納税は、臣民第一の義務である。故に納税と称して、貢(みつぎ)を献納するものではない。借りた物を返すのと同然である。カイザルが受けるべき物を彼に返すのである。服従か独立かの問題ではない。義務実行の問題である。
カイザルは秩序を供し、民はこれに対して、貢(みつぎ)として税を払う。貸借関係の実行である。質問者の dounai domen (納める、与える)に対し、イエスは apodote (返せ、払え)を以て御答えになった。
◎ カイザルの物に対して神の物があった。
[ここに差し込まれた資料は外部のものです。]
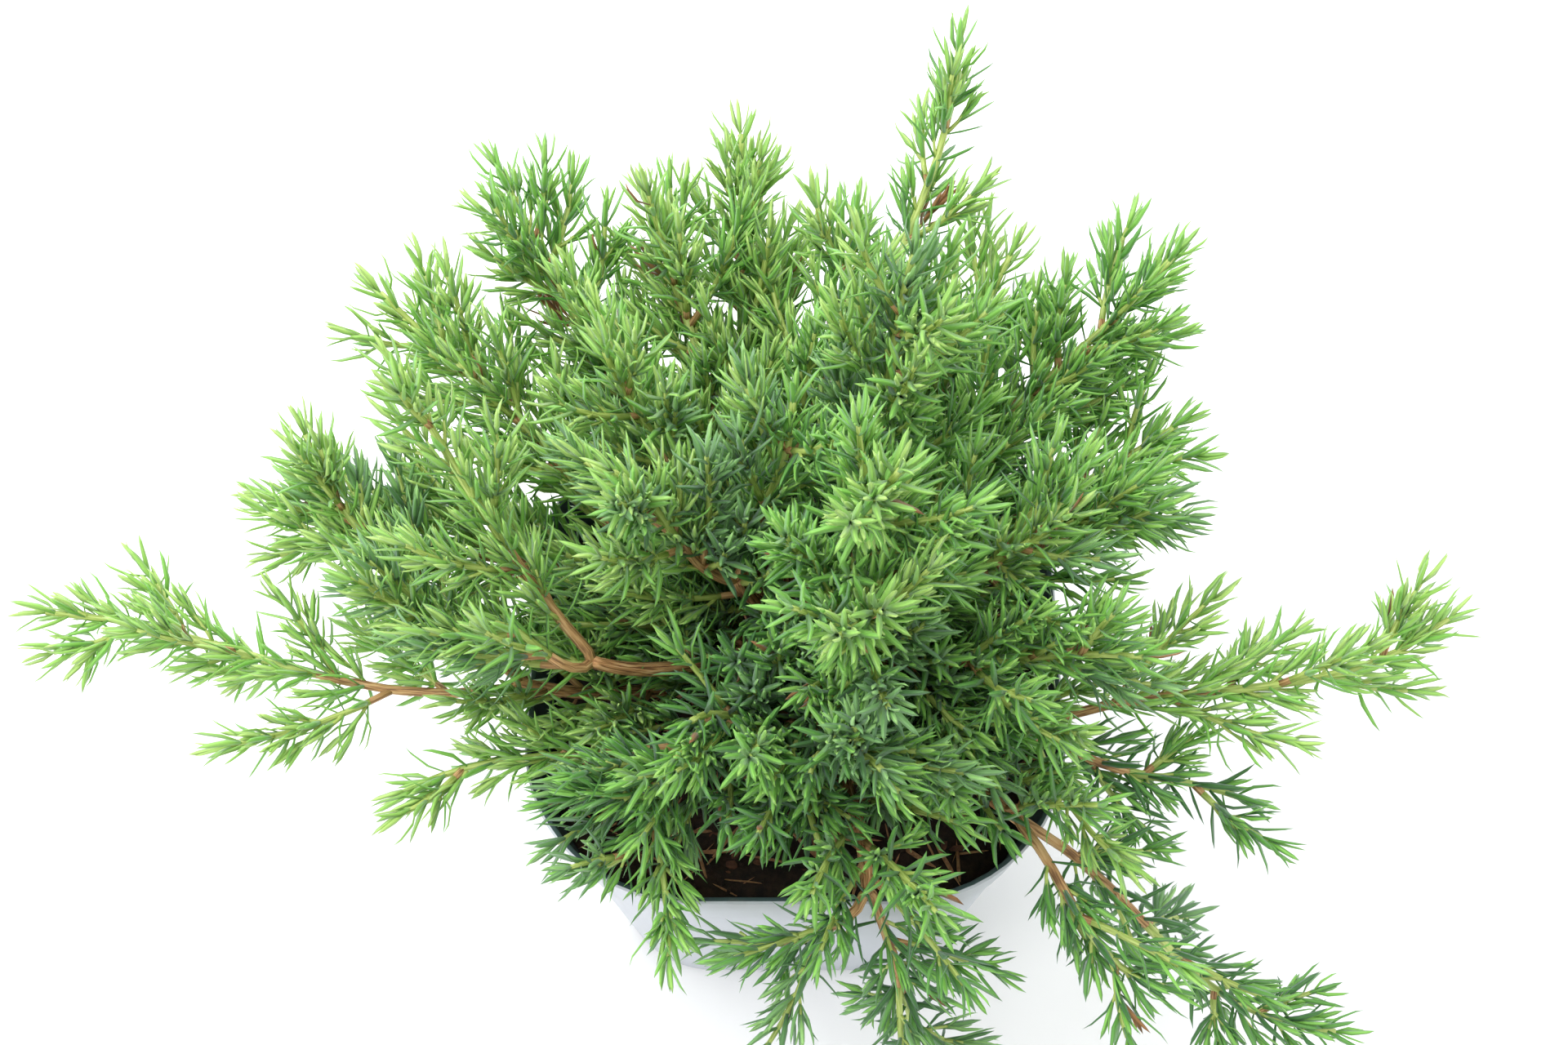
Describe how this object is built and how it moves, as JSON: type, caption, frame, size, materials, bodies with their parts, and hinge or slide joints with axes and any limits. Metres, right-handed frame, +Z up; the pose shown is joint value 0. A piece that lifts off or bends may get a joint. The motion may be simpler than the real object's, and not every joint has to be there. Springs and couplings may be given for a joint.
{
  "type": "potted spreading juniper",
  "caption": "Low spreading needle-leaved juniper with arching and hanging shoots, in a rounded-square plastic nursery pot.",
  "frame": {"origin": "centre of the pot's flat underside, on the surface it stands on", "axes": "+Z up; +X to the right and +Y away from the viewer in the picture, square to the pot's sides"},
  "size_m": [0.4746, 0.3232, 0.2943],
  "materials": {
    "pot": "satin",
    "soil": "matte",
    "bark": "matte",
    "foliage": "matte"
  },
  "bodies": {
    "root": {"pot": "pot", "soil": "soil", "trunk": "bark", "bough_left": "bark", "bough_front_left": "bark", "bough_front": "bark", "bough_front_right": "bark", "bough_right_low": "bark", "bough_left_back": "bark", "bough_back_left": "bark", "bough_back_right": "bark", "bough_right_back": "bark", "bough_left_arch": "bark", "bough_front_mid": "bark", "bough_right": "bark", "bough_back": "bark", "bough_back_left_high": "bark", "bough_front_right_high": "bark", "bough_back_right_high": "bark", "bough_centre_left": "bark", "bough_centre": "bark", "spray_left_long": "foliage", "spray_left_rising": "foliage", "spray_left_front": "foliage", "spray_front_left": "foliage", "spray_front_hanging": "foliage", "spray_front_low": "foliage", "spray_right_hanging": "foliage", "spray_front_right": "foliage", "spray_right_long": "foliage", "spray_right_low": "foliage", "spray_left_back": "foliage", "spray_left_back_low": "foliage", "spray_back_left": "foliage", "spray_back_left_mid": "foliage", "spray_back_right_long": "foliage", "spray_back_right_low": "foliage", "spray_right_back": "foliage", "spray_right_back_low": "foliage", "spray_left_arch": "foliage", "spray_left_arch_low": "foliage", "spray_front_tuft": "foliage", "spray_front_mid": "foliage", "spray_right": "foliage", "spray_right_high": "foliage", "spray_back": "foliage", "spray_back_mid": "foliage", "spray_back_left_high": "foliage", "spray_front_right_high": "foliage", "spray_front_high": "foliage", "spray_back_right_high": "foliage", "spray_centre_left": "foliage", "spray_centre_back": "foliage", "spray_centre": "foliage", "spray_inner_right": "foliage", "spray_inner_back_right": "foliage", "spray_inner_back_left": "foliage", "spray_inner_left": "foliage", "spray_inner_front_left": "foliage", "spray_inner_front": "foliage"}
  },
  "joints": []
}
当時のユダヤ人の間に、二種の銀貨が流通した。一つはデナリであって、ローマ政府に納税するために用いられた。他の一つはシケルであって、これは神殿に献金するために用いられた。
その意味においてデナリは皇帝の物、シケルは神の物であった。イエスはここに、「デナリはこれを政府に納めよ。シケルはこれを神殿に献じなさい」と言われたと解して、多く誤らないのである。
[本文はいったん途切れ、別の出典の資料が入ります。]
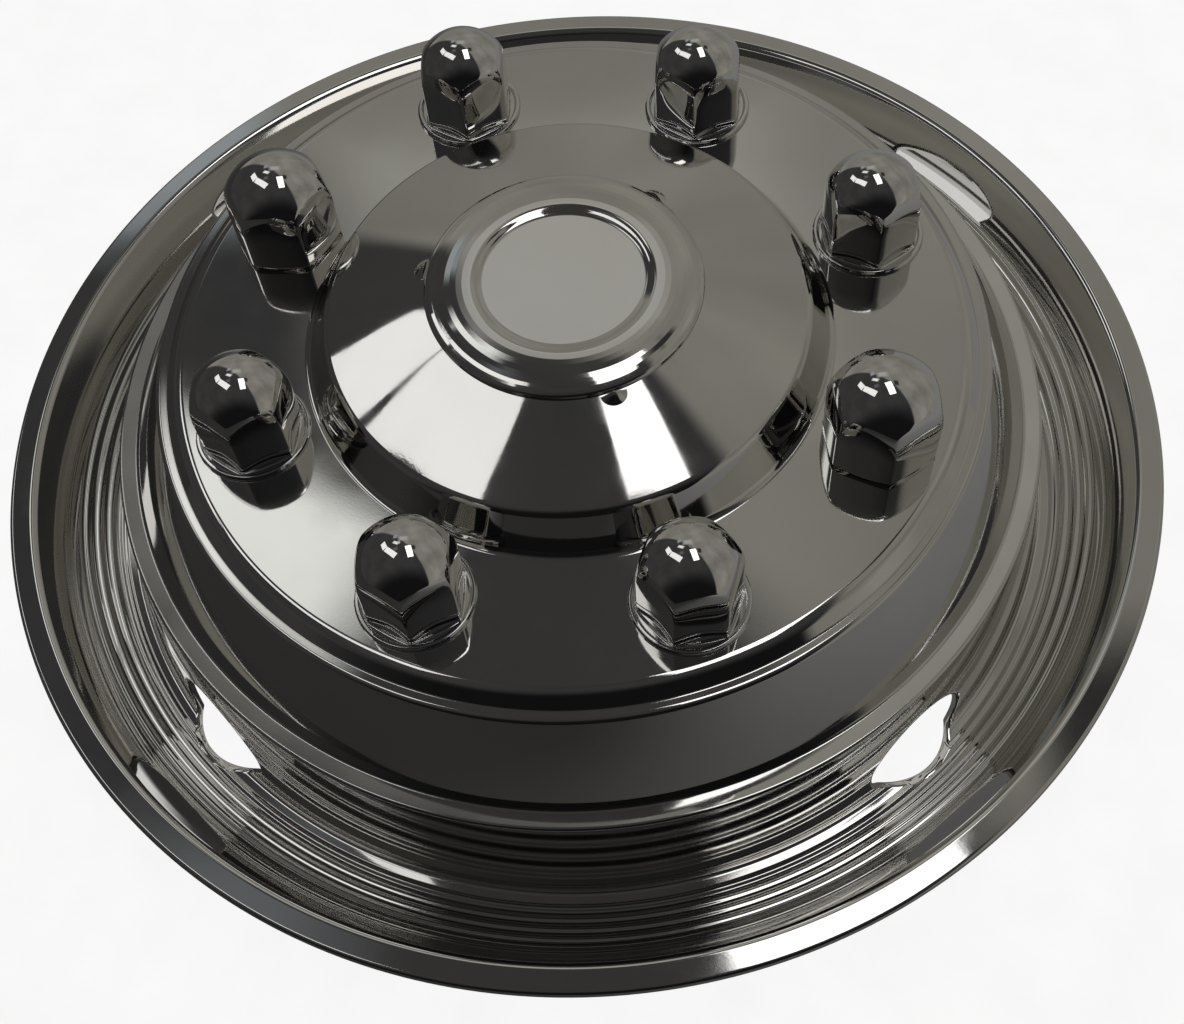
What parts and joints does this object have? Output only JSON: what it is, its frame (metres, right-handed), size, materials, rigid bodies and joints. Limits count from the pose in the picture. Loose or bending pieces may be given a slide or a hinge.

故にある人は、イエスはここに政教分離を教えられたのであると解するが、その意味もあるいはその内に含まれているかも知れない。
イエスがここに教えられた事を、さらに精細に伝えたものが、ロマ書13章6〜8節においてパウロが述べた言葉である。いわく、
汝等貢(みつぎ)を納めよ。彼等(有司)は神の用人(つかいびと)
にして常に此(この)職を司(つかさど)れり。汝等負債は何人に
も之を返すべし。
貢(みつぎ)を受くべき者には貢を、税を受くべき者には税を、
畏(おそれ)を受くべき者には畏を。敬(とうとび)を受くべき者
には敬を返すべし。汝等互に愛を負ふ外は、何人にも何物
をも負ふ勿(なか)れ。
と。そして人に対してだけでなく、神に対しても負債は償却せざるを得ない。神もまた私たちから要求されるものがある。神は私たちに全てを与えて下さったので、私たちは彼に全てを償却せざるを得ない。
神に対して私たちは、これは「我有(わがもの)なり」と称すべき一物をも有しない。故に全てを献げざるを得ない。そして先ず第一に、自分のハートを献げざるを得ない。
自分の所有はもちろん、自分自身が汝のものであると言って、彼の聖前(みまえ)に全心全霊を献げざるを得ない。
実にパウロが言ったように、この身を神の意(こころ)に適(かな)う聖(きよ)き活ける祭物(そなえもの)として彼に献げまつるのは、「是れ当然の祭なり」である(ロマ書12章1節)。
カイザルの物はカイザルに、神の物は神に、この正当な要求に応じられる者はどこにいるか。
パリサイ派とヘロデ党の者たちは、イエスにこの質問を発して、自分たちの傷を指摘されたのである。故に「彼等は之を奇(あやし)とせり」とあって、イエスの知恵と権威と洞察とに驚いたのである。
国体問題を以て私たちに迫る、我が国の偽忠臣と偽愛国者に対しても、私たちは同一の筆法で彼等を説服すべきである。